▶ **WORK TO BE COMPLETED**:
Go through the data below and gather each line containing "scene".

▶ **ENTRIES PROVIDED**:
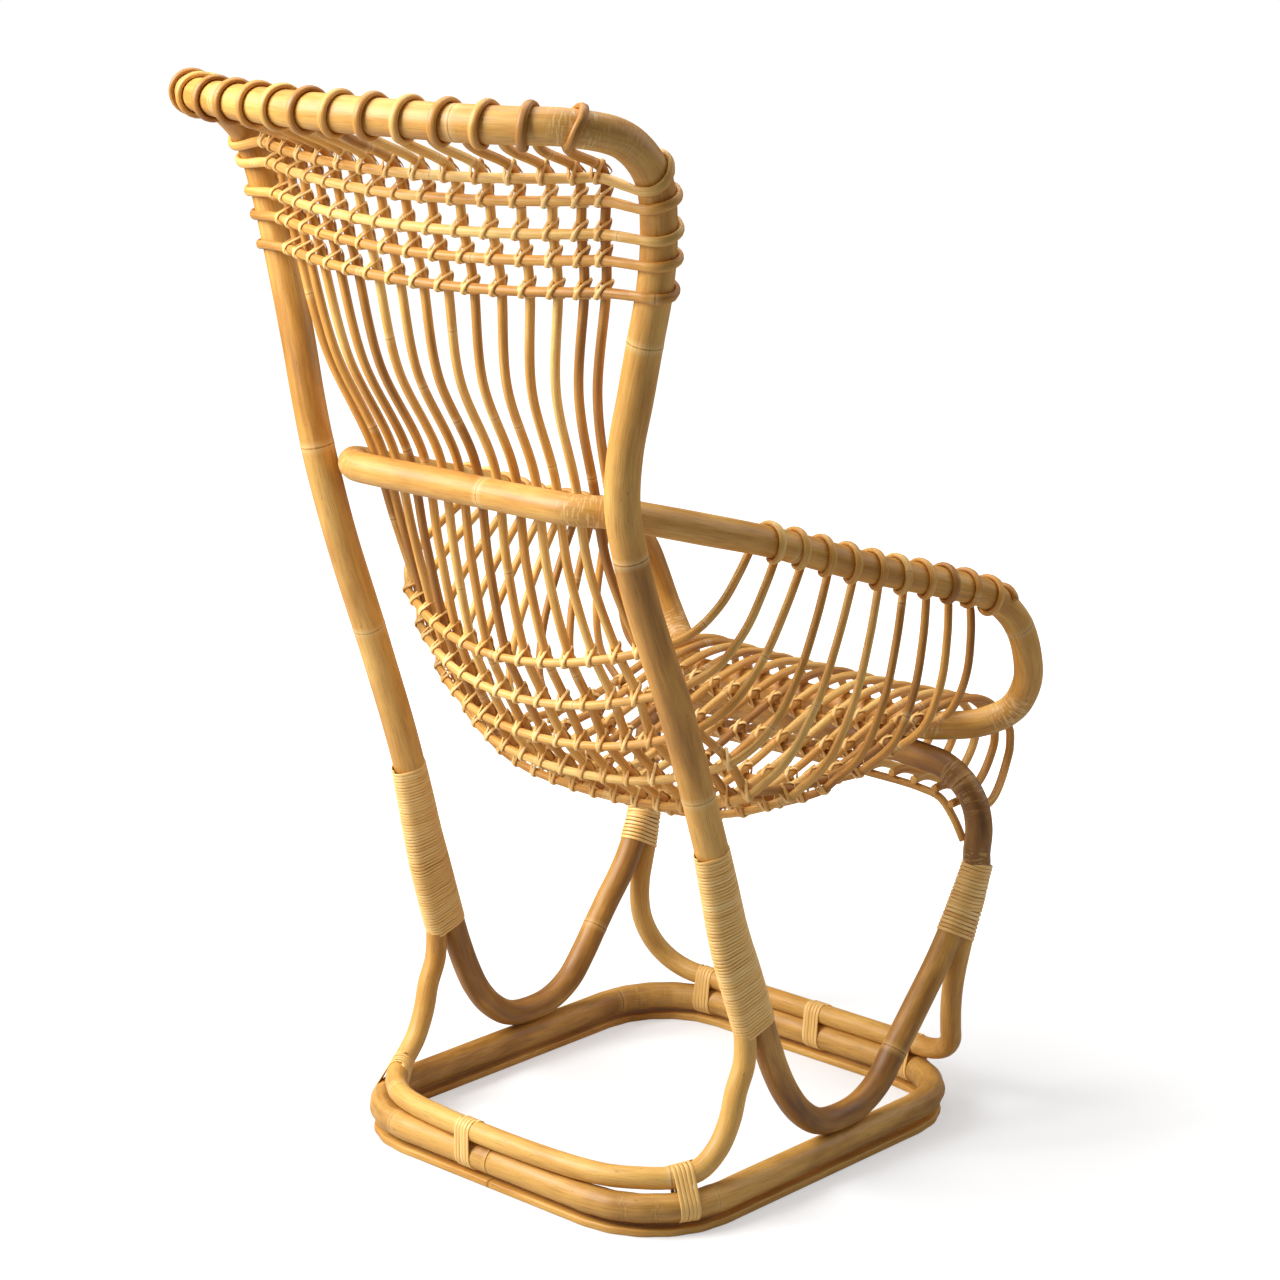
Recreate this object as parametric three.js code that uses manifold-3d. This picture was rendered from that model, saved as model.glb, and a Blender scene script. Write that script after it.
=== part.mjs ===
// High-back lounge chair of bent rattan poles and canes, in millimetres, +Z up.
// The sitter faces -Y, so +X is the sitter's left hand. The pieces are drawn from the middle of the base, on
// the floor. At the end they all move so that the origin is below the middle of the whole chair.
import * as THREE from 'three';
import { mergeVertices } from 'three/addons/utils/BufferGeometryUtils.js';
import Module from 'manifold-3d';

const wasm = await Module();
wasm.setup();
const { clamp, lerp } = THREE.MathUtils;
const degree = Math.PI / 180;

// Driving sizes of the frame
const frameHalfWidth = 250;
const frameReach = 400;
const frameHeight = 1100;
const baseHalfWidth = 229;
const baseHalfDepth = 251;
const baseCornerRadius = 95;
const clearance = 0.3;

// Thicknesses of the poles and canes, as radii
const hoopRadius = 17.2;
const armRadius = 15.6;
const ringRadius = 15;
const sideRadius = 14.3;
const archRadius = 14.8;
const stretcherRadius = 11.5;
const warpRadius = 4.7;
const crossRadius = 4.4;
const headRadius = 4.8;
const stripRadius = 4.3;
const skidHeight = 8;
const skidWidth = 21;

// Peel that winds round the legs and the base
const peelThickness = 1.6;
const peelClearance = 0.6;
const backPeelClearance = 1.2;
const frontPeelClearance = 1.7;
const legPeelTurns = 14;
const frontPeelTurns = 6;
const basePeelTurns = 5;
const basePeelPitch = 4.4;

// Counts of canes, and of faces round and along them
const warpCount = 15;
const crossCount = 10;
const headCount = 5;
const poleSides = 8;
const thinPoleSides = 6;
const caneSides = 5;
const turnSteps = 7;
const lastTurnSteps = 11;

// Gaps between canes that cross, which also cover the flats of their faceted bends
const crossingGap = 0.9;
const headCrossingGap = 1.2;

// Gap between a cane's end and the start of its turn round a pole
const turnGap = 2;

// Surfaces
const poleMaterial = new THREE.MeshStandardMaterial({ color: 0xc99a5c, roughness: 0.48, metalness: 0 });
const darkPoleMaterial = new THREE.MeshStandardMaterial({ color: 0xa5763f, roughness: 0.5, metalness: 0 });
const caneMaterial = new THREE.MeshStandardMaterial({ color: 0xd3a15c, roughness: 0.52, metalness: 0 });
const peelMaterial = new THREE.MeshStandardMaterial({ color: 0xe8cf98, roughness: 0.6, metalness: 0 });

const chair = new THREE.Group();
chair.name = 'rattan_lounge_chair';

function addPiece(name, geometry, material) {
  const mesh = new THREE.Mesh(geometry, material);
  mesh.name = name;
  chair.add(mesh);
}

// A path whose steps lie on chosen stations, so that tight bends get more of them
class StationPath extends THREE.Curve {
  constructor(stations) {
    super();
    this.stations = stations;
  }

  getPoint(along, target = new THREE.Vector3()) {
    const last = this.stations.length - 1;
    const place = clamp(along, 0, 1) * last;
    const index = Math.min(Math.floor(place), last - 1);
    return target.lerpVectors(this.stations[index], this.stations[index + 1], place - index);
  }

  getPointAt(along, target) {
    return this.getPoint(along, target);
  }

  getTangentAt(along, target = new THREE.Vector3()) {
    const last = this.stations.length - 1;
    const index = Math.round(along * last);
    const before = this.stations[Math.max(index - 1, 0)];
    const after = this.stations[Math.min(index + 1, last)];
    return target.subVectors(after, before).normalize();
  }
}

// The left half of a route that runs from the right end to the left end
function leftHalf(stations) {
  return new StationPath(stations.slice((stations.length - 1) / 2));
}

function extrudeAlong(stations, outline) {
  return new THREE.ExtrudeGeometry(new THREE.Shape(outline), {
    steps: stations.length - 1,
    bevelEnabled: false,
    extrudePath: new StationPath(stations),
  });
}

function pole(stations, radius, sides) {
  const outline = [];
  for (let i = 0; i < sides; i += 1) {
    const angle = (2 * Math.PI * i) / sides;
    outline.push(new THREE.Vector2(radius * Math.cos(angle), radius * Math.sin(angle)));
  }
  return extrudeAlong(stations, outline);
}

// Shares of the half width, of the reach backwards and of the height, made into places
function placeShares(shares, side = 1) {
  return shares.map(([across, back, up]) => new THREE.Vector3(
    side * across * frameHalfWidth,
    back * frameReach,
    up * frameHeight,
  ));
}

function flipped(point) {
  return new THREE.Vector3(-point.x, point.y, point.z);
}

function sided(points, side) {
  return side > 0 ? points : points.map(flipped);
}

// A whole route from its left half, which starts in the middle of the chair
function bothSides(half) {
  const right = half.slice(1).reverse().map(flipped);
  return [...right, ...half];
}

function smoothCurve(points) {
  return new THREE.CatmullRomCurve3(points, false, 'centripetal');
}

// Spaced stations of a curve, with one more near each end, so that the pole runs into its joints square
function jointedStations(curve, steps, startDirection, endDirection, lead) {
  const stations = curve.getSpacedPoints(steps);
  const first = stations[0];
  const last = stations[stations.length - 1];
  stations.splice(1, 0, first.clone().addScaledVector(startDirection, lead));
  stations.splice(stations.length - 1, 0, last.clone().addScaledVector(endDirection, -lead));
  return stations;
}

// The corners of a peel's flats stand this much further from a pole's axis than the flats do
const flatGrowth = 1.1;

// Base: a thin skid on the floor and a rounded ring of pole on it
const ringHeight = skidHeight + clearance + (ringRadius + peelClearance + peelThickness) * flatGrowth;
const cornerSteps = 5;

function ringStations(height) {
  const straightX = baseHalfWidth - baseCornerRadius;
  const straightY = baseHalfDepth - baseCornerRadius;
  const centres = [[1, 1], [1, -1], [-1, -1], [-1, 1]];
  const stations = [new THREE.Vector3(clearance / 2, baseHalfDepth, height)];
  centres.forEach(([signX, signY], corner) => {
    const startAngle = Math.PI / 2 - (corner * Math.PI) / 2;
    for (let i = 0; i <= cornerSteps; i += 1) {
      const angle = startAngle - (i / cornerSteps) * (Math.PI / 2);
      stations.push(new THREE.Vector3(
        signX * straightX + baseCornerRadius * Math.cos(angle),
        signY * straightY + baseCornerRadius * Math.sin(angle),
        height,
      ));
    }
  });
  stations.push(new THREE.Vector3(-clearance / 2, baseHalfDepth, height));
  return stations;
}

addPiece('base_ring', pole(ringStations(ringHeight), ringRadius, poleSides), darkPoleMaterial);

function skidGeometry() {
  const halfHeight = skidHeight / 2;
  const halfWidth = skidWidth / 2;
  const outline = [
    new THREE.Vector2(halfHeight, halfWidth),
    new THREE.Vector2(-halfHeight, halfWidth),
    new THREE.Vector2(-halfHeight, -halfWidth),
    new THREE.Vector2(halfHeight, -halfWidth),
  ];
  return extrudeAlong(ringStations(halfHeight), outline);
}

addPiece('ring_skid', skidGeometry(), poleMaterial);

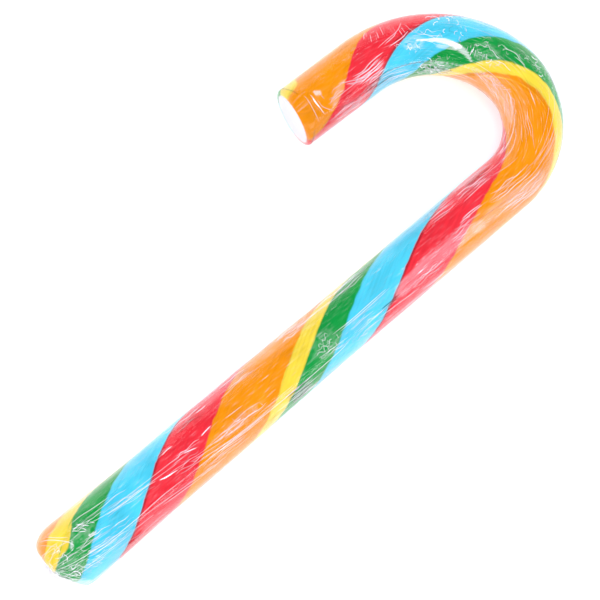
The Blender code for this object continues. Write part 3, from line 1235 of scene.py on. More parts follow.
@dataclass
class FilmWrap:
    """Clear film shrunk round the cane, with the folds, crumples and bubbles that it took."""

    form: CaneForm
    columns: int = 200
    step: float = 0.62 * MM
    dome_rings: int = 14
    edge_rings: int = 18
    rim_rings: int = 6
    face_rings: int = 16
    fold_step: float = 0.7 * MM
    fold_sides: int = 4
    fold_ends: tuple[float, float] = (1.0 * MM, 0.9 * MM)  # that folds keep from the tip and the cut
    lift: float = -0.02 * MM
    seed: int = 7
    contact: tuple[tuple[float, float, float], ...] = (
        # mm from the tip, lowest and highest angle at which the film clings and the colour is deep
        (0, -40, 50),
        (14, -32, 52),
        (24, -26, 60),
        (45, -27, 62),
        (56, -27, 50),
        (84, -30, 44),
        (98, -22, 46),
        (107, -8, 42),
        (128, -4, 55),
        (137, -5, 58),
        (145, 0, 44),
        (152, -6, 34),
        (160, -4, 30),
        (168, -12, 27),
        (178, -26, 26),
        (190, -52, 16),
        (204, -62, 4),
        (214, -58, 22),
        (223, -66, 34),
        (236, -74, 36),
        (245, -66, 26),
        (250, -62, 4),
        (259, -60, 8),
        (264, -58, 30),
        (270, -56, 60),
        (277, -50, 70),
    )
    contact_edge: float = 4.0  # degrees over which the veil comes in
    contact_waver: float = 5.0  # degrees that its edge wanders
    veil_near: float = 0.5  # how thick it is near the top
    veil_and_reflection_far: float = 0.8  # and on the sides, partly a painted reflection of the bright room at a slant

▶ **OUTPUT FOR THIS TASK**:
Recreate this object as parametric three.js code that uses manifold-3d. This picture was rendered from that model, saved as model.glb, and a Blender scene script. Write that script after it.
The Blender code for this object continues. Write part 3, from line 1235 of scene.py on. More parts follow.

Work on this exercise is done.